With this self-confidence we find that we are prepared to attain the goals we have set for ourselves. We see one another moving from adolescence into young adulthood. However, our education does not stop here.
Whatever direction our lives take, there will always be new learning experiences. What we hope to achieve is the power to think sensibly about what is to be done and the strength and courage to do what we know is right. This is a value that has influenced us all our years and we strive to live up to it.
As we realize that we have made it through difficult and crucial years of our lives, together, at Cardinal Dougherty High School, we recognize a special bond.
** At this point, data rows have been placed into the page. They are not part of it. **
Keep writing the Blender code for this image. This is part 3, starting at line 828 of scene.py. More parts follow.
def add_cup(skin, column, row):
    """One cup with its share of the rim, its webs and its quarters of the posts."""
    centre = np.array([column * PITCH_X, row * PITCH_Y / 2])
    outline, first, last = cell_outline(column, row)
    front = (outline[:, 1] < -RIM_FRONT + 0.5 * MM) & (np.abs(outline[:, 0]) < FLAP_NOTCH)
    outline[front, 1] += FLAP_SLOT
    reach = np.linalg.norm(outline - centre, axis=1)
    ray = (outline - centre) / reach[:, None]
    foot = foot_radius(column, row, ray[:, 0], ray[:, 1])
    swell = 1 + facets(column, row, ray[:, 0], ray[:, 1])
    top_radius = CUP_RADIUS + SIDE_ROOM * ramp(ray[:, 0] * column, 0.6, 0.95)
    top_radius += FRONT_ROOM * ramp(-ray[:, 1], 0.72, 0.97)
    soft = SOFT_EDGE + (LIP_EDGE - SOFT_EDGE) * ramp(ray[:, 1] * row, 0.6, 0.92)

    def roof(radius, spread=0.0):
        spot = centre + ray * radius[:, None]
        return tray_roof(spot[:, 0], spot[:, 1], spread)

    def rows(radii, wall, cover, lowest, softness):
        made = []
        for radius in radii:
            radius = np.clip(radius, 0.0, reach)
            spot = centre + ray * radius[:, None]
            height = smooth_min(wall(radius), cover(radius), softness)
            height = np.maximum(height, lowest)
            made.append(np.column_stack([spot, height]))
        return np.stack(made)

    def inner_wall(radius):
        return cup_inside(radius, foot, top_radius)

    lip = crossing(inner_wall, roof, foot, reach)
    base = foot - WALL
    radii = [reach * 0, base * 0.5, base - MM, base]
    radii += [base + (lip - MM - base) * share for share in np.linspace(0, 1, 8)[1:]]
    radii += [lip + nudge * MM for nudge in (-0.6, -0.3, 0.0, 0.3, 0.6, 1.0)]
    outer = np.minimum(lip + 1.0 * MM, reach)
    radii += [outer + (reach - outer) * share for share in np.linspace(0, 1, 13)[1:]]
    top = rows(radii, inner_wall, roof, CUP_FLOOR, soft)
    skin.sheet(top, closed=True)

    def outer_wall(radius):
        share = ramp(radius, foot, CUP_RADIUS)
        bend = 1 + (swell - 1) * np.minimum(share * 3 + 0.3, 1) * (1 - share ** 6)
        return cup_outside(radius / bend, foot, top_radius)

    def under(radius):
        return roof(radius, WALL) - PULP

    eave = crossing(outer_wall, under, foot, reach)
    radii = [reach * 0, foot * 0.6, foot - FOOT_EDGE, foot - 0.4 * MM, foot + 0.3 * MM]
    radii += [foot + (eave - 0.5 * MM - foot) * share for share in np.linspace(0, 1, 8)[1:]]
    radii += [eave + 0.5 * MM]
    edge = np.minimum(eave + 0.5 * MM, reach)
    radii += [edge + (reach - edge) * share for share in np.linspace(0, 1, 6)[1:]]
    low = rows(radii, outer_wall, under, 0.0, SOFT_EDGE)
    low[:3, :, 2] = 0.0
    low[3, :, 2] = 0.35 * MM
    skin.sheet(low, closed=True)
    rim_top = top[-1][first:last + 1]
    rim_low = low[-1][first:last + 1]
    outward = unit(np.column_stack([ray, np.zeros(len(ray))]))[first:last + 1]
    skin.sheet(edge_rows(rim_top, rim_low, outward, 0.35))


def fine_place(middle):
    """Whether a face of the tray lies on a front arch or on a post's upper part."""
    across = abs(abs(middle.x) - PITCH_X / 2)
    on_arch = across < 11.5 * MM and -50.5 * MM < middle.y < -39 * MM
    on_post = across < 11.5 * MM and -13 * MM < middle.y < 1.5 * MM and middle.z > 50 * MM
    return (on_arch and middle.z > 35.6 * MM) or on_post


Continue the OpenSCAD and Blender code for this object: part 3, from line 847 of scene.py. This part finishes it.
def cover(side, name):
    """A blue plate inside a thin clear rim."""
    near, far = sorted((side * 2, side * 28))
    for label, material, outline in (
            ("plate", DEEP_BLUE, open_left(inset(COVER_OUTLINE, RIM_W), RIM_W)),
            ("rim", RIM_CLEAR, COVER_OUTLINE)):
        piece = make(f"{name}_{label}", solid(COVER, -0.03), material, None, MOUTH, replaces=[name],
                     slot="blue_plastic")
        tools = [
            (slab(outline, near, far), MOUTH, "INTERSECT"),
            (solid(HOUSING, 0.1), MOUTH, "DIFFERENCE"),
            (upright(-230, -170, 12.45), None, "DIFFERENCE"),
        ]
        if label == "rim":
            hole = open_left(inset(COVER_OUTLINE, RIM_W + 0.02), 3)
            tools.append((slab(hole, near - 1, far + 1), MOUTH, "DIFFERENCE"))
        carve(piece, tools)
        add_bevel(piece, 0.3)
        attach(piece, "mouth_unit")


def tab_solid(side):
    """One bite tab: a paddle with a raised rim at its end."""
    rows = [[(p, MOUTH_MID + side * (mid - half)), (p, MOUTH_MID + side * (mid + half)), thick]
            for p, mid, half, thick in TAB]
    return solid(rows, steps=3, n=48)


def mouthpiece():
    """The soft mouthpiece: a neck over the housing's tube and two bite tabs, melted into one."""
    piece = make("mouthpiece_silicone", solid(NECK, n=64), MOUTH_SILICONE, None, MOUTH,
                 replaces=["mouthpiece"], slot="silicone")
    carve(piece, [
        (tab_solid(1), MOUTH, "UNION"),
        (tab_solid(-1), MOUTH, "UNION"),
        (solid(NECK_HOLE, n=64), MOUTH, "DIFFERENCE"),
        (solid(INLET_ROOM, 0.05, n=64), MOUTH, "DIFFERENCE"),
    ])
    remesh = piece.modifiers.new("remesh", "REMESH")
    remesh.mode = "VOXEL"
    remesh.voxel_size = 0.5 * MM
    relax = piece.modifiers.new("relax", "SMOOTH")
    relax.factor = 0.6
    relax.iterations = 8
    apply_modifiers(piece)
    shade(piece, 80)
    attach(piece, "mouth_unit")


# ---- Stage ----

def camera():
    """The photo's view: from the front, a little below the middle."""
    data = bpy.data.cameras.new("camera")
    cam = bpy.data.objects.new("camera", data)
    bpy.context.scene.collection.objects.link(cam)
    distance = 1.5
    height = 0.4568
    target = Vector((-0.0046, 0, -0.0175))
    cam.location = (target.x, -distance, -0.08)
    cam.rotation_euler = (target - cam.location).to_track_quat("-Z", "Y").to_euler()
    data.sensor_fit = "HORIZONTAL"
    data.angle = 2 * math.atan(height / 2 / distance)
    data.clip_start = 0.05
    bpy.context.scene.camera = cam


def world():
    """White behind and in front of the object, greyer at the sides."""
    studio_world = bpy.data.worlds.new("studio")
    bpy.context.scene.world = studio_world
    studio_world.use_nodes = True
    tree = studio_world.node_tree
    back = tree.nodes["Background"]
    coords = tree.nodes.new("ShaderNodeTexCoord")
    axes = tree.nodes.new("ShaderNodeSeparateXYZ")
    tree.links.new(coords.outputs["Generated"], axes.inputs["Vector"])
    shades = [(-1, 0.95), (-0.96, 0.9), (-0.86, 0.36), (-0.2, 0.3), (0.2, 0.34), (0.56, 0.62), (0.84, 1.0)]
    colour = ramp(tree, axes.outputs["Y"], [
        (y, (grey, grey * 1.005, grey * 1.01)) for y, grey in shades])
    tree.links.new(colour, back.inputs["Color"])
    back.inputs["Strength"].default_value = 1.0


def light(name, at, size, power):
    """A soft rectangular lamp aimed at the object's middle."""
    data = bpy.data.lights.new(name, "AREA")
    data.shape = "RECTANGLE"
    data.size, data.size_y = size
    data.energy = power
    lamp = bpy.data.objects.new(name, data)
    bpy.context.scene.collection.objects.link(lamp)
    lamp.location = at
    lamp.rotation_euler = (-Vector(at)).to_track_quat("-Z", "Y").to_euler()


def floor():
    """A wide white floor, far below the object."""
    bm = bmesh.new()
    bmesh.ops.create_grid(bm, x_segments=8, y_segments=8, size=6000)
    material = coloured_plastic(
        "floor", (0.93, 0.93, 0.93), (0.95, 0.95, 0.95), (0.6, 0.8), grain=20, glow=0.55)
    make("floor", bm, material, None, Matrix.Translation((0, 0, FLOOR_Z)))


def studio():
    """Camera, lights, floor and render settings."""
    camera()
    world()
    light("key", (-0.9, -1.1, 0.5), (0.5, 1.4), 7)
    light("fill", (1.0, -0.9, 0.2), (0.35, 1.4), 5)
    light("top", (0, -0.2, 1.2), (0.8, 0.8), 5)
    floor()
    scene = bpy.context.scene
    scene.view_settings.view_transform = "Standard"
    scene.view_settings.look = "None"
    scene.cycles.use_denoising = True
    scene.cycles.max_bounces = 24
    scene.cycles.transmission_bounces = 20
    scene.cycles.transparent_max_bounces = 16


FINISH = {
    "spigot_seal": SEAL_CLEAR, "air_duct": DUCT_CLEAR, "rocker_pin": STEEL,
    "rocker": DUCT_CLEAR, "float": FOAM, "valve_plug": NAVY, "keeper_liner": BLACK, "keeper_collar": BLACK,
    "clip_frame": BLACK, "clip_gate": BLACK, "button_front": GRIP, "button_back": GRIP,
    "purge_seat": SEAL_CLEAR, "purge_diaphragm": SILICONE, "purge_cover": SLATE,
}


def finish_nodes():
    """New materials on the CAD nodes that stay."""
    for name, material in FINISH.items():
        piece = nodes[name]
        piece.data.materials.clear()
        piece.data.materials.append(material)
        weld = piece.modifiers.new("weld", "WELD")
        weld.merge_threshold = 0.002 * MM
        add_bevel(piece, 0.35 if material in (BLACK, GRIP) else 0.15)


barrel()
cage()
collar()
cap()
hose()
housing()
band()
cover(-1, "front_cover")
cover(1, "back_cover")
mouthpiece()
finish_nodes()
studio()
We hope and pray that this tie will never be forgotten or abandoned, for this bond represents one of our foremost Christian values, the value to love and to share, together.
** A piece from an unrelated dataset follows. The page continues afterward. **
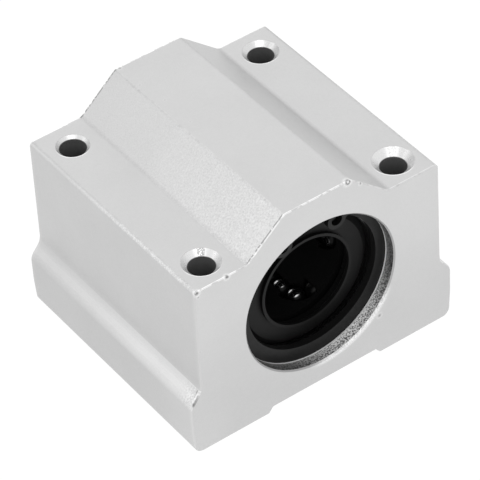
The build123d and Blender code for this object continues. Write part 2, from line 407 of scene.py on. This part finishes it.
def blasted(block):
    """Tone of the blasted skin with its painted light and shade, before anything is machined.
    """
    cloud = block.grain(0.12, 2.0)
    pitting = block.grain(3.4, 2.0) - 0.5
    # The beads' grain, stronger on the left slope as a painted sparkle of light
    sparkle = 0.10 + 0.10 * block.left_slope
    tone = anodised_tone + (block.fine - 0.5) * sparkle
    tone = tone + (block.coarse - 0.5) * 0.03 + (cloud - 0.5) * 0.04

    # The slopes: a painted sheen on the left one and painted light on the right one, both
    # stronger toward the front. Then the hump's left edge, lifted with painted light, with its
    # specks
    sheen = 0.072 * block.toward_front + 0.015 * block.near_front - 0.005
    sheen = sheen + 0.38 * pitting * block.toward_front
    tone = tone + sheen * block.left_slope
    tone = tone + (0.02 + 0.02 * block.near_front) * block.right_slope
    specks = block.rise(block.grain(0.8, 3.0), 0.52, 0.66)
    tone = tone + (0.035 - 0.06 * specks) * block.hump_edge

    # The sides, from the deck's corner down to the flange, with their painted light and shade
    # A painted highlight along the deck's rounded outer corner, broken into rubbed specks and
    # fading toward the rear
    rubbed_highlights = block.rise(block.fine + 0.5 * block.coarse, 0.68, 0.86)
    front_most = 1 - 0.9 * block.rise(block.y, -0.4 * block_end, 0.7 * block_end)
    tone = tone + (0.02 + 0.13 * rubbed_highlights) * block.side_corner * front_most
    # Painted shade on the side wall, and a painted pale band of light on the flare that is
    # paler toward the front
    tone = tone - 0.02 * block.side_wall + (0.005 + 0.11 * block.toward_front) * block.flare
    # Painted glitter of light on the flare's front end, from the blasting's grain
    flare_front_glitter = block.flare * (1 - block.rise(block.y, flare_glitter_start, flare_glitter_end))
    tone = tone + 0.7 * pitting * flare_front_glitter
    # Painted shade on the flange's side, darker away from the front
    tone = tone - 0.05 * (1 - block.near_front) * block.flange_side

    # The sawn ends: painted light that rises upwards, with more of it on the left foot corner
    up_the_end = block.rise(block.z, 0.1 * deck_height, 0.9 * deck_height)
    tone = tone + 0.055 * up_the_end * block.sawn_face
    out_at_foot = block.rise(block.from_middle, foot_corner_x, foot_corner_x + 8.0)
    low_down = 1 - block.rise(block.z, foot_corner_height - 10.0, foot_corner_height)
    return tone + 0.025 * out_at_foot * low_down * block.sawn_face * block.left


# %% [markdown]
# ### The bored wall
#
# A boring tool tears soft aluminium a little. The light on the wall is painted: the torn
# marks show where light strikes the wall and hardly where it doesn't, so their strength
# follows the angle round the axis, and the wall is lighter further in. The mouth has a
# burr on the same side, with a painted highlight, which reaches a little way over the end.

# %% Bore the housing
# Side of the bore that faces the light, where its painted light is strongest, as a
# direction over the block's end
bore_glow_turn = radians(-62)
bore_glow_x, bore_glow_z = cos(bore_glow_turn), sin(bore_glow_turn)
bore_shade_tone = 0.05
bore_chamfer_tone = 0.45
# A painted highlight on the lip of the circlip's groove
groove_lip_highlight_tone = 1.0
# The painted highlight of the burr round the mouth
burr_highlight_tone = 0.92


def bored(block, tone):
    """The tone with the bored wall's painted light, its chamfer and the burr's painted
    highlight.
    """
    # Painted light on the wall: a glow on the side that faces the light, stronger on the torn
    # marks, and more of it further in
    facing = (block.x * bore_glow_x + block.above_axis * bore_glow_z) / block.bore_radius
    glow = ((facing - 0.45) / 0.55).math("MAXIMUM", 0.0).math("POWER", 3.0)
    marks = block.rise(block.torn, 0.44, 0.56)
    deeper = block.rise(block.from_end, 0.8, clip_face - 0.4)
    wall = bore_shade_tone + 0.18 * marks + glow * (0.15 + 0.95 * marks)
    wall = wall + (0.08 + 0.25 * glow) * deeper
    # The painted highlight on the lip of the circlip's groove
    wall = block.lay(wall, groove_lip_highlight_tone, block.groove_lip)
    # The burr's painted highlight, on the side of the mouth that faces the light
    lit_burr = block.rise(facing, 0.76, 0.92)
    lit_burr = lit_burr * (0.5 + 0.5 * block.rise(block.grain(3.5, 2.0), 0.4, 0.6))
    tone = block.lay(tone, wall, block.in_bore)
    tone = block.lay(tone, bore_chamfer_tone, block.chamfer)
    return block.lay(tone, burr_highlight_tone, block.mouth_ring * lit_burr)


# %% [markdown]
# ### The countersinks
#
# The four holes were countersunk by hand, each to its own width. The cone's shine is
# painted on the side that faces the light, dimmer in the rear holes, and a duller stripe
# is painted into it, most plainly in the front left hole. Opposite, the rim has a painted
# highlight, a bright line in the deck.

# %% Countersink the holes
# Side of a cone where its shine is painted, and place of the duller stripe painted into
# it, as directions over the deck
shine_turn = radians(76)
shine_x, shine_y = cos(shine_turn), sin(shine_turn)
dull_stripe_turn = radians(56)
dull_stripe_x, dull_stripe_y = cos(dull_stripe_turn), sin(dull_stripe_turn)

# Radius of a countersink's rim: the mean of all, what being on the right adds and on the
# left takes away, and what being in front adds and behind takes away
rim_radius = 3.04
rim_wider_right = 0.14
rim_wider_front = 0.19
# Width of the painted highlight along a countersink's rim
rim_highlight_width = 0.12

cone_tone = 0.72
# Tone of the painted highlight along a countersink's rim
rim_highlight_tone = 0.90
# Tone of the drilled holes, painted dark as shade
hole_shade_tone = 0.19


def countersunk(block, tone):
    """The tone with the countersinks' painted shine and the shaded holes below them."""
    facing = (block.hole_x * shine_x + block.hole_y * shine_y) / block.hole_radius
    block.shiny = block.rise(facing, 0.0, 0.75)
    # Painted shine on each cone's side that faces the light, dimmer in the rear holes, with a
    # duller stripe painted into it
    shine = cone_tone + 0.24 * block.shiny + (block.torn - 0.5) * 0.24
    shine = shine - 0.08 * block.at_rear_holes
    to_dull_stripe = (block.hole_x * dull_stripe_x + block.hole_y * dull_stripe_y) / block.hole_radius
    dull_stripe = block.rise(to_dull_stripe, 0.968, 0.985) * block.rise(block.fine, 0.38, 0.52)
    dull_stripe = dull_stripe * (1 - 0.5 * block.at_right_holes) * (1 - 0.85 * block.at_rear_holes)
    tone = block.lay(tone, shine * (1 - 0.6 * dull_stripe), block.sink)

    rim = rim_radius + rim_wider_right * block.side - rim_wider_front * block.end
    # A painted highlight along each rim, opposite the duller stripe
    rim_highlight = block.band(block.hole_radius - rim, 0.0, rim_highlight_width, 0.03) * block.on_deck
    rim_highlight = rim_highlight * (1 - block.rise(to_dull_stripe, -0.9, -0.3))
    tone = block.lay(tone, rim_highlight_tone, rim_highlight)
    # The drilled holes, painted dark as shade
    return block.lay(tone, hole_shade_tone + 0.04 * block.torn, block.drilled)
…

At this time, many are saddened by the realization that this is an end.
Yes, it is, but we must also look at it as a beginning, a beginning to work our way back to each other, if not physically, mentally, because the bond holding us together is that of mind, and we can always remember in our hearts the times we have loved and shared.
Reflecting on this thought, we must go out with joy to love, to live, and to learn.
e.e. cummings expresses our gratitude for life in one of his poems:
'i thank You God for most this amazing
day: for the leaping greenly spirits of trees
and a blue true dream of sky; and for everything
which is natural which is infinite which is yes'
Until next time, yours in good times and nostalgia...Therese
P. S. Unfortunately, our great high school, Cardinal Dougherty, was closed at the end of the 2009-2010 academic year in a wave of Archdiocesan school closures. And the Philadelphia Civic Center was torn down in 2005 after more than a decade of inactivity. Both were larger-than-life institutions in their heyday.
Schools close, buildings are demolished, and things change. But some things will never be gone, and those are the memories we all hold dear. No one can take away our memories. I remember all this like it was yesterday. And it was thirty-three years ago today. Never forget to carve out some time to enjoy your own memories.